The 49ers quarterback has been on the receiving end of an onslaught of criticism for his refusal to stand up during the playing of the national anthem at a preseason game. The backlash has predictably centered on Kaepernick’s lack of patriotism, the dominant theme being a perceived disrespect for the men and women of the armed forces. To this Kaepernick responded:
I have great respect for the men and women that have fought for this country. ...I have friends that have gone and fought for this country. And they fight for freedom, they fight for the people, they fight for liberty and justice, for everyone. That’s not happening. People are dying in vain because this country isn’t holding their end of the bargain up.

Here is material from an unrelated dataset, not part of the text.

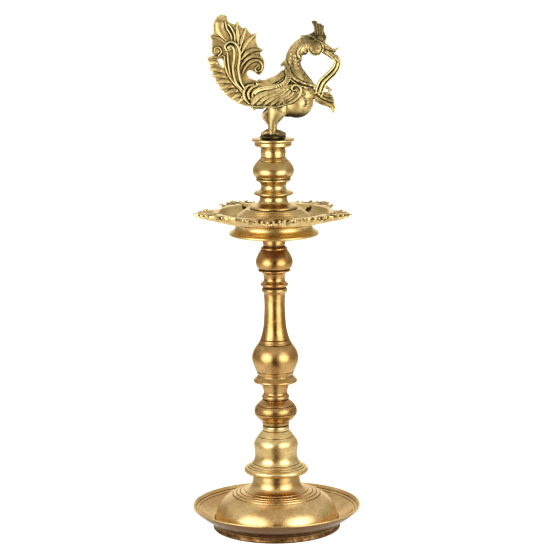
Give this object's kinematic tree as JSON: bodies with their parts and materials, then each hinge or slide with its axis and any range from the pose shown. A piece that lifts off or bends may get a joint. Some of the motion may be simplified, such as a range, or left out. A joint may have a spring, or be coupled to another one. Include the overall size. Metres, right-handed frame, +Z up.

On Tuesday night, those who have fought both for our country and against racism stood up for Kaepernick’s right to protest, using the #VeteransForKaepernick hashtag on social media networks. The campaign is especially salient given the racial texture of the armed forces, a story that rarely gets attention. Proportionally speaking, blacks sign up more than any other demographic to die for the country that still fails on a daily basis to protect its minority citizens. Black servicemen had the dubious honor of having to fight for years to even join the army, and then they endured racism within it, both on and off the battlefield.
Walter Scott, who was a veteran of the Coast Guard, was killed by police brutality. Other black veterans are fighting for basic health care, or for an equal shot at employment. As in so many cases, the Kaepernick scandal shows that even concepts like “patriotism” are racially fraught, even if the country’s fiercest fans of “The Star Spangled Banner” aren’t aware of it.